About a year ago, I happened upon this statement about the Monitor in the Harvard Business Review – under the charming heading of “do things that don’t interest you”:

“Many things that end up” being meaningful, writes social scientist Joseph Grenny, “have come from conference workshops, articles, or online videos that began as a chore and ended with an insight. My work in Kenya, for example, was heavily influenced by a Christian Science Monitor article I had forced myself to read 10 years earlier. Sometimes, we call things ‘boring’ simply because they lie outside the box we are currently in.”

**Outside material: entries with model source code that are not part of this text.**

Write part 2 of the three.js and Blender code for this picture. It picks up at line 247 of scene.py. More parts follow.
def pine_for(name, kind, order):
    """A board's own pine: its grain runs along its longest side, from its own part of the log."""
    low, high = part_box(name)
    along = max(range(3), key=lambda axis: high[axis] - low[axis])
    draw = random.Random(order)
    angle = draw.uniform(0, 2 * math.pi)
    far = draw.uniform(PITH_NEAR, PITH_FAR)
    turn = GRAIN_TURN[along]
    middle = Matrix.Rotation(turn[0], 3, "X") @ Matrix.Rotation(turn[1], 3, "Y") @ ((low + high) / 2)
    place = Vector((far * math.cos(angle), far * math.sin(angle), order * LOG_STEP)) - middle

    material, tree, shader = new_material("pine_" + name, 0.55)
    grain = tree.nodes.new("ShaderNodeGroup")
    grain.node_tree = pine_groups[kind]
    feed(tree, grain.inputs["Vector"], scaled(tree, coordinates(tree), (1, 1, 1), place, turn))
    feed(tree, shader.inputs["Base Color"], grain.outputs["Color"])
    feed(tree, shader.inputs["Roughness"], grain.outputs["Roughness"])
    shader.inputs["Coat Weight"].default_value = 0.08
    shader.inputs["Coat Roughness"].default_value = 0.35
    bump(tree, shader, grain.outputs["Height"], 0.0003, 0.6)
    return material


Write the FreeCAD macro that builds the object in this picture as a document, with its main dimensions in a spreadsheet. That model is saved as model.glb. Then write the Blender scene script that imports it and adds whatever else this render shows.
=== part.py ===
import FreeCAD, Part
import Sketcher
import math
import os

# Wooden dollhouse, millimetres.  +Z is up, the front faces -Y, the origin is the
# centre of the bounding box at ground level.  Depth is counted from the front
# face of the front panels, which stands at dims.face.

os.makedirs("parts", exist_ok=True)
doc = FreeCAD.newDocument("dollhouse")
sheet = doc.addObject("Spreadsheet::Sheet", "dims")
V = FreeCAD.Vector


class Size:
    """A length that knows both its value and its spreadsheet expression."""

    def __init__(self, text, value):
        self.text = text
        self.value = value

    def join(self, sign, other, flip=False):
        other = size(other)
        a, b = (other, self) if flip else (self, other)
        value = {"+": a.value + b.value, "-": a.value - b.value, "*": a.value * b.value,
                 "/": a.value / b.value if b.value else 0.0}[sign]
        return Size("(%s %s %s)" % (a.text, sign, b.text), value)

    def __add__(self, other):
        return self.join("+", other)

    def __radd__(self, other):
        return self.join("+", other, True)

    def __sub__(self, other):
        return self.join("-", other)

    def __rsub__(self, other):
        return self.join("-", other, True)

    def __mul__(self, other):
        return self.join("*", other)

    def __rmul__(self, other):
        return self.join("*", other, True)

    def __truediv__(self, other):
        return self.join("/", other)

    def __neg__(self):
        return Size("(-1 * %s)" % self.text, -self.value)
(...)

If you were to come up with a punchline to a joke about the Monitor, that would probably be it. We’re seen as being global, fair, insightful, and perhaps a bit too earnest. We’re the bran muffin of journalism.

But you know what? We change lives. And I’m going to argue that we change lives precisely because we force open that too-small box that most human beings think they live in.

The Monitor is a peculiar little publication that’s hard for the world to figure out. We’re run by a church, but we’re not only for church members and we’re not about converting people. We’re known as being fair even as the world becomes as polarized as at any time since the newspaper’s founding in 1908.

We have a mission beyond circulation, we want to bridge divides. We’re about kicking down the door of thought everywhere and saying, “You are bigger and more capable than you realize. And we can prove it.”